PROBLEM STATEMENT: Set down the full listing exactly as given. Any pictures are to be left out.

Rows from an object dataset:
----------------------------------------
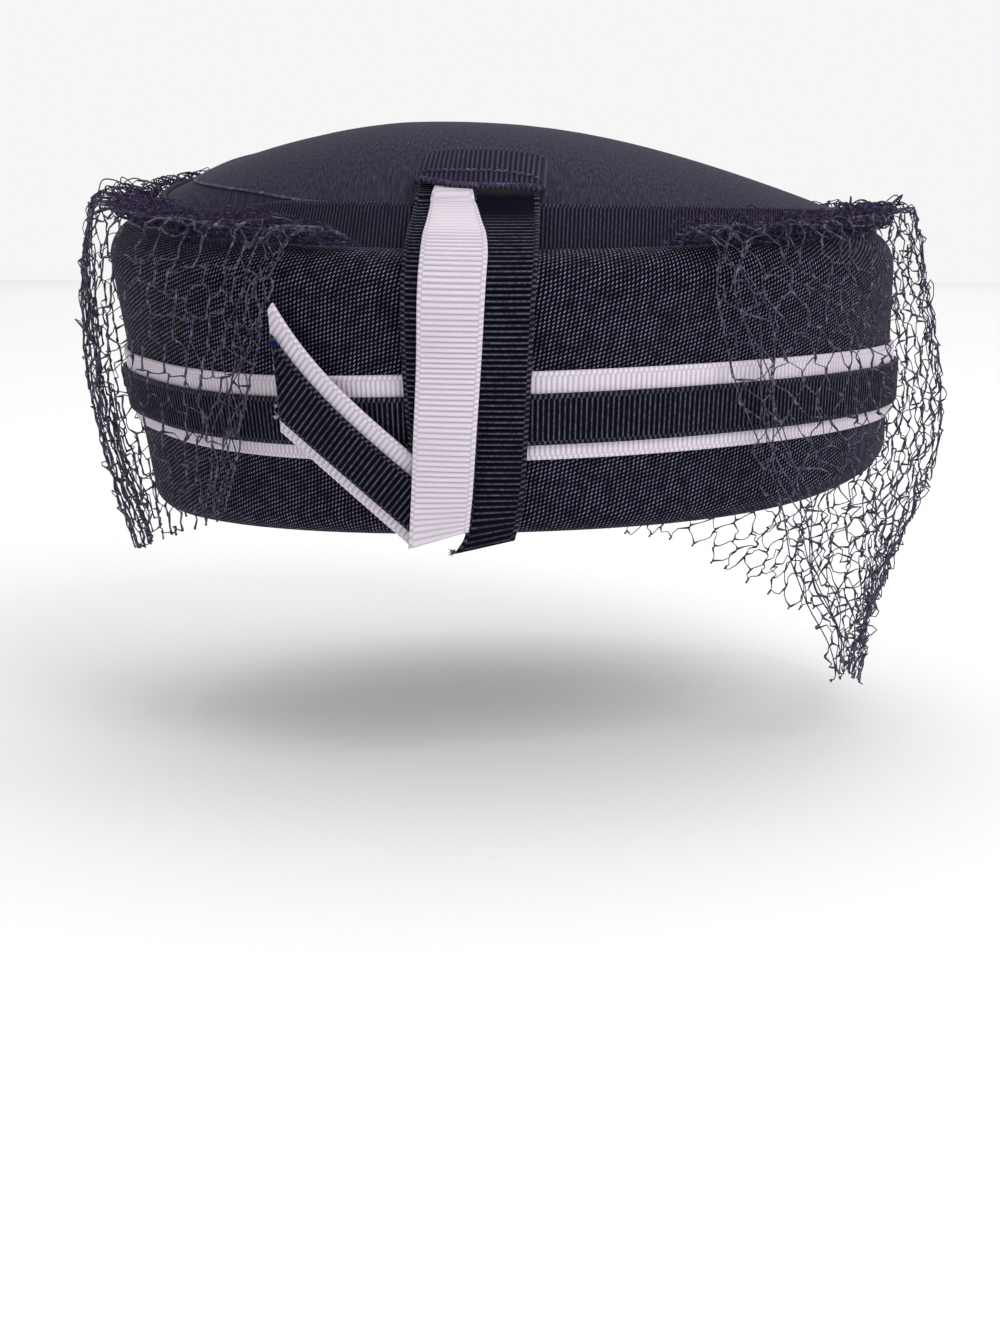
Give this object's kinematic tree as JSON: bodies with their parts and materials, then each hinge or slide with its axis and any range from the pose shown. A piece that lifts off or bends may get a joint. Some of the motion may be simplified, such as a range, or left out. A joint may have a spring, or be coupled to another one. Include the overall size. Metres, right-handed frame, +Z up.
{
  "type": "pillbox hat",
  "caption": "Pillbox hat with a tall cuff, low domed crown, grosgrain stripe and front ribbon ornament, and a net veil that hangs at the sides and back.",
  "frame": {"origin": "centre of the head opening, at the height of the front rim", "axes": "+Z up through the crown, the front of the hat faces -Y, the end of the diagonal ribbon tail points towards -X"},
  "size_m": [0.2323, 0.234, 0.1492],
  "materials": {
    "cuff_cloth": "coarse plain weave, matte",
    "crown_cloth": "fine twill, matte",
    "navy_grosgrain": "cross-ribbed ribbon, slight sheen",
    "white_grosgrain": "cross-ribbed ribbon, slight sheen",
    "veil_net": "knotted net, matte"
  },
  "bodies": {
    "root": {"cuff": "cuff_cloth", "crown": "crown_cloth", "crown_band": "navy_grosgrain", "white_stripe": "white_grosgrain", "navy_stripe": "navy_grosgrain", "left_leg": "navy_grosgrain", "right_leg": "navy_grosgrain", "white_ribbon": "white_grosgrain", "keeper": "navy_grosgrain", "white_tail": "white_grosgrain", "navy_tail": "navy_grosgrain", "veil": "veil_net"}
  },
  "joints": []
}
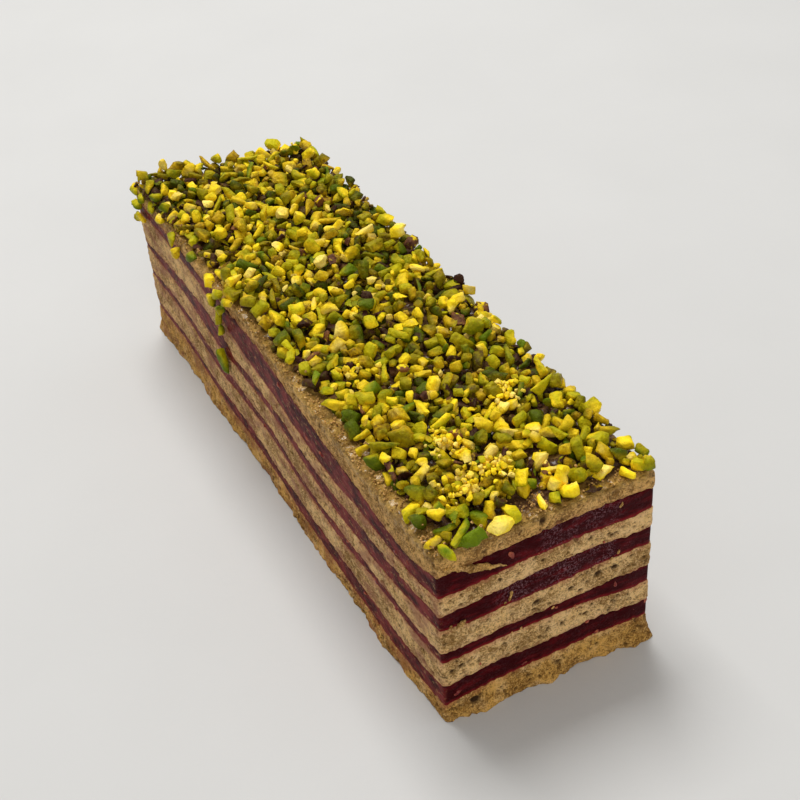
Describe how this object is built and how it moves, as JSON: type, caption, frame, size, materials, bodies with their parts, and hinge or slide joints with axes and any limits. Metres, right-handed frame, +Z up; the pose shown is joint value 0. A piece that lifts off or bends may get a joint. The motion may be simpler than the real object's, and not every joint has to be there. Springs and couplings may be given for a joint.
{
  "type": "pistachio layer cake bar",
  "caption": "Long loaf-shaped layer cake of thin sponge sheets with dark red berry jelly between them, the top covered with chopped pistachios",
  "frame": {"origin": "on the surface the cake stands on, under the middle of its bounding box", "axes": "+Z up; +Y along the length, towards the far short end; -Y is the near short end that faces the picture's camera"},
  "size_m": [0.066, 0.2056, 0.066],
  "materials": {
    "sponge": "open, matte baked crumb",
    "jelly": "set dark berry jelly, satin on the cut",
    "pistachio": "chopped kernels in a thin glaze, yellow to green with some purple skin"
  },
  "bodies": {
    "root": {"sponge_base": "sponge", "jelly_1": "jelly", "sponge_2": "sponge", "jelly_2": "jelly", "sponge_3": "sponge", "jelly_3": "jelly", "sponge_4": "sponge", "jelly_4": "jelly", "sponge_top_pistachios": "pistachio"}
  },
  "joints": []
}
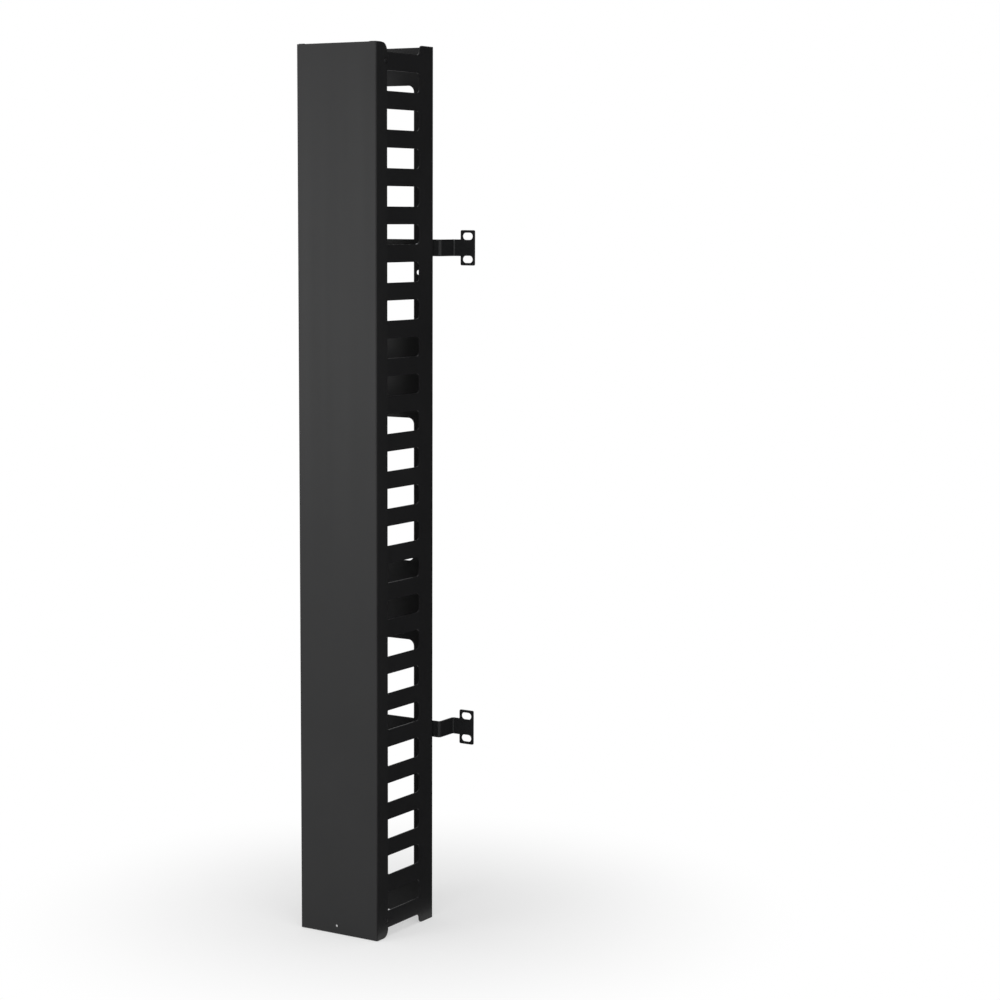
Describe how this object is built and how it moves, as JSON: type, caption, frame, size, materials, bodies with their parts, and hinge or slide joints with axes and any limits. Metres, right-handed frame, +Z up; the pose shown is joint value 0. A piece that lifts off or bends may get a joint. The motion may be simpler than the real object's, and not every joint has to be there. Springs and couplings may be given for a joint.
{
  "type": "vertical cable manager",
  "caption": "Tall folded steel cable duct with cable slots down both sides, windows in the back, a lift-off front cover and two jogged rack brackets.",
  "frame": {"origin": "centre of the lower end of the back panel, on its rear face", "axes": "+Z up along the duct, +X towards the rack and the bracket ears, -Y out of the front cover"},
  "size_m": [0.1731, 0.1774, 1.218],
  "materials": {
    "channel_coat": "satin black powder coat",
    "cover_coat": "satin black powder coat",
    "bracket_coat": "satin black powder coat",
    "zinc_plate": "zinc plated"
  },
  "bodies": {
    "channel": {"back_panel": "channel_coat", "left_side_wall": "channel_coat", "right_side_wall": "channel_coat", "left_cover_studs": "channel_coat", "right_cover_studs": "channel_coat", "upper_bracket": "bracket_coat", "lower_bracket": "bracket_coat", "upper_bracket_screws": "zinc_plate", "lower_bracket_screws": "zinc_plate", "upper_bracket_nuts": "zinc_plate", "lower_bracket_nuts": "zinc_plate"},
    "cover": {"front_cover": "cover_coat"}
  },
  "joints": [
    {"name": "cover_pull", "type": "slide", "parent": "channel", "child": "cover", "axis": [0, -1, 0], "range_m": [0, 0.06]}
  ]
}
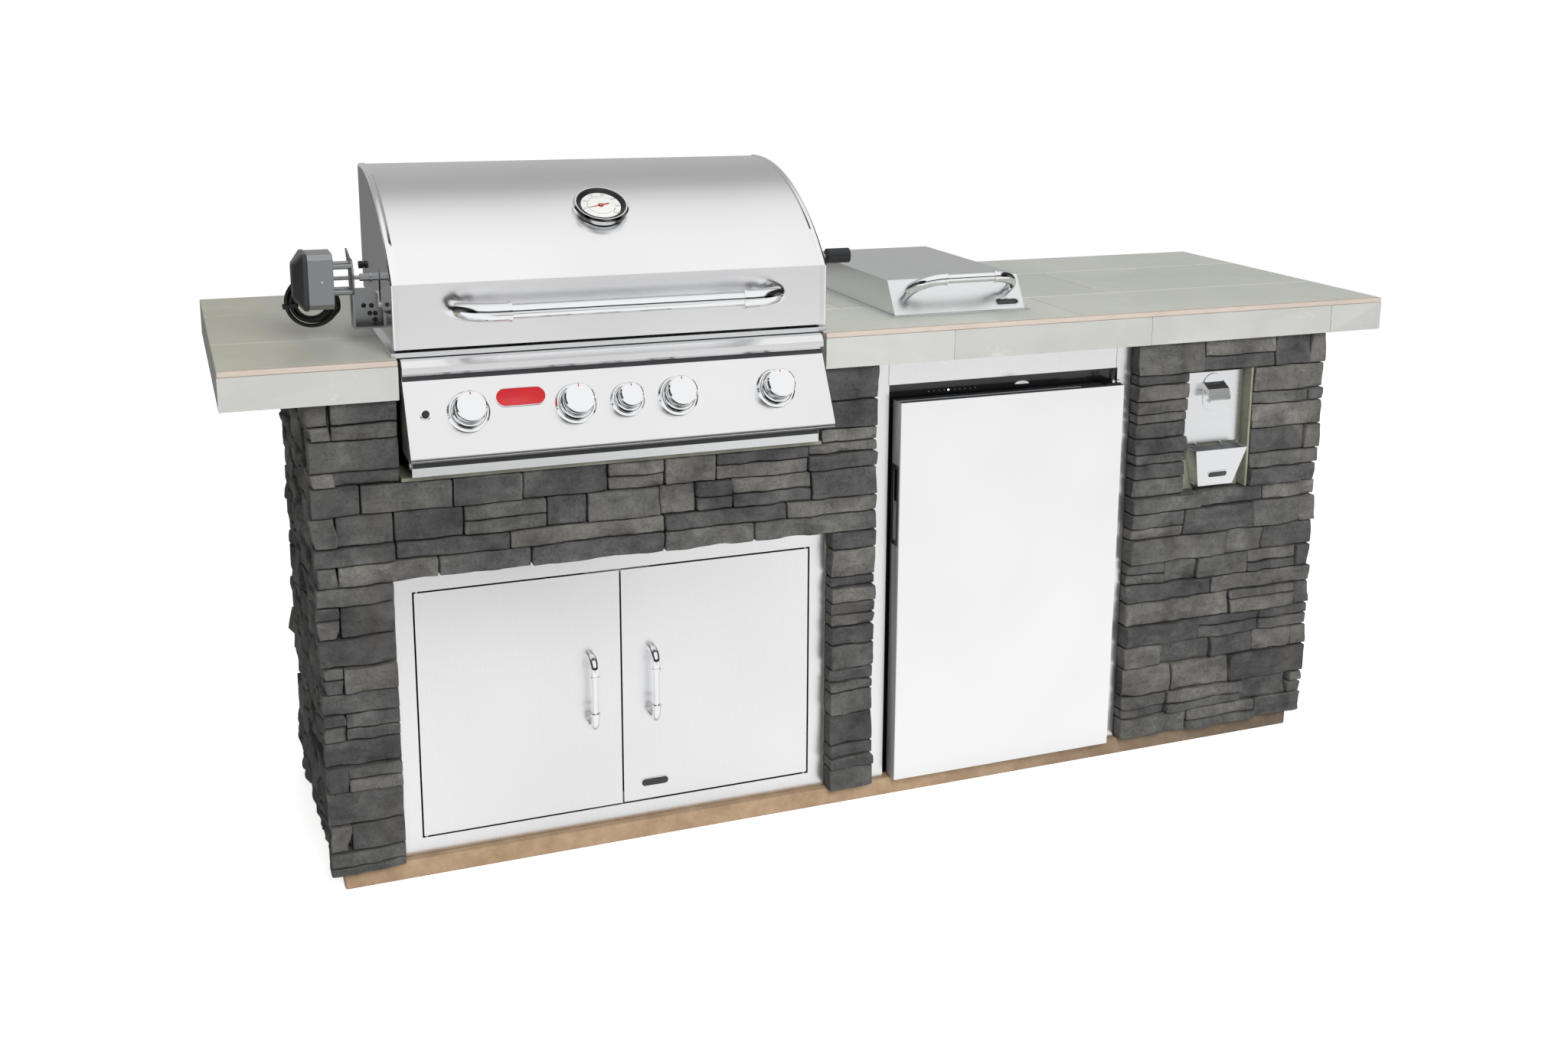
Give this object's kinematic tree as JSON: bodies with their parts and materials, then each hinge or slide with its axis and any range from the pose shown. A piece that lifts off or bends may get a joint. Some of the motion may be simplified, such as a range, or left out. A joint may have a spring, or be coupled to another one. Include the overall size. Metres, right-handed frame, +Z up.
----------------------------------------
RESULT FOR THIS EXERCISE:
Give this object's kinematic tree as JSON: bodies with their parts and materials, then each hinge or slide with its axis and any range from the pose shown. A piece that lifts off or bends may get a joint. Some of the motion may be simplified, such as a range, or left out. A joint may have a spring, or be coupled to another one. Include the overall size. Metres, right-handed frame, +Z up.
{
  "type": "pillbox hat",
  "caption": "Pillbox hat with a tall cuff, low domed crown, grosgrain stripe and front ribbon ornament, and a net veil that hangs at the sides and back.",
  "frame": {"origin": "centre of the head opening, at the height of the front rim", "axes": "+Z up through the crown, the front of the hat faces -Y, the end of the diagonal ribbon tail points towards -X"},
  "size_m": [0.2323, 0.234, 0.1492],
  "materials": {
    "cuff_cloth": "coarse plain weave, matte",
    "crown_cloth": "fine twill, matte",
    "navy_grosgrain": "cross-ribbed ribbon, slight sheen",
    "white_grosgrain": "cross-ribbed ribbon, slight sheen",
    "veil_net": "knotted net, matte"
  },
  "bodies": {
    "root": {"cuff": "cuff_cloth", "crown": "crown_cloth", "crown_band": "navy_grosgrain", "white_stripe": "white_grosgrain", "navy_stripe": "navy_grosgrain", "left_leg": "navy_grosgrain", "right_leg": "navy_grosgrain", "white_ribbon": "white_grosgrain", "keeper": "navy_grosgrain", "white_tail": "white_grosgrain", "navy_tail": "navy_grosgrain", "veil": "veil_net"}
  },
  "joints": []
}
Describe how this object is built and how it moves, as JSON: type, caption, frame, size, materials, bodies with their parts, and hinge or slide joints with axes and any limits. Metres, right-handed frame, +Z up; the pose shown is joint value 0. A piece that lifts off or bends may get a joint. The motion may be simpler than the real object's, and not every joint has to be there. Springs and couplings may be given for a joint.
{
  "type": "pistachio layer cake bar",
  "caption": "Long loaf-shaped layer cake of thin sponge sheets with dark red berry jelly between them, the top covered with chopped pistachios",
  "frame": {"origin": "on the surface the cake stands on, under the middle of its bounding box", "axes": "+Z up; +Y along the length, towards the far short end; -Y is the near short end that faces the picture's camera"},
  "size_m": [0.066, 0.2056, 0.066],
  "materials": {
    "sponge": "open, matte baked crumb",
    "jelly": "set dark berry jelly, satin on the cut",
    "pistachio": "chopped kernels in a thin glaze, yellow to green with some purple skin"
  },
  "bodies": {
    "root": {"sponge_base": "sponge", "jelly_1": "jelly", "sponge_2": "sponge", "jelly_2": "jelly", "sponge_3": "sponge", "jelly_3": "jelly", "sponge_4": "sponge", "jelly_4": "jelly", "sponge_top_pistachios": "pistachio"}
  },
  "joints": []
}
Describe how this object is built and how it moves, as JSON: type, caption, frame, size, materials, bodies with their parts, and hinge or slide joints with axes and any limits. Metres, right-handed frame, +Z up; the pose shown is joint value 0. A piece that lifts off or bends may get a joint. The motion may be simpler than the real object's, and not every joint has to be there. Springs and couplings may be given for a joint.
{
  "type": "vertical cable manager",
  "caption": "Tall folded steel cable duct with cable slots down both sides, windows in the back, a lift-off front cover and two jogged rack brackets.",
  "frame": {"origin": "centre of the lower end of the back panel, on its rear face", "axes": "+Z up along the duct, +X towards the rack and the bracket ears, -Y out of the front cover"},
  "size_m": [0.1731, 0.1774, 1.218],
  "materials": {
    "channel_coat": "satin black powder coat",
    "cover_coat": "satin black powder coat",
    "bracket_coat": "satin black powder coat",
    "zinc_plate": "zinc plated"
  },
  "bodies": {
    "channel": {"back_panel": "channel_coat", "left_side_wall": "channel_coat", "right_side_wall": "channel_coat", "left_cover_studs": "channel_coat", "right_cover_studs": "channel_coat", "upper_bracket": "bracket_coat", "lower_bracket": "bracket_coat", "upper_bracket_screws": "zinc_plate", "lower_bracket_screws": "zinc_plate", "upper_bracket_nuts": "zinc_plate", "lower_bracket_nuts": "zinc_plate"},
    "cover": {"front_cover": "cover_coat"}
  },
  "joints": [
    {"name": "cover_pull", "type": "slide", "parent": "channel", "child": "cover", "axis": [0, -1, 0], "range_m": [0, 0.06]}
  ]
}
Give this object's kinematic tree as JSON: bodies with their parts and materials, then each hinge or slide with its axis and any range from the pose shown. A piece that lifts off or bends may get a joint. Some of the motion may be simplified, such as a range, or left out. A joint may have a spring, or be coupled to another one. Include the overall size. Metres, right-handed frame, +Z up.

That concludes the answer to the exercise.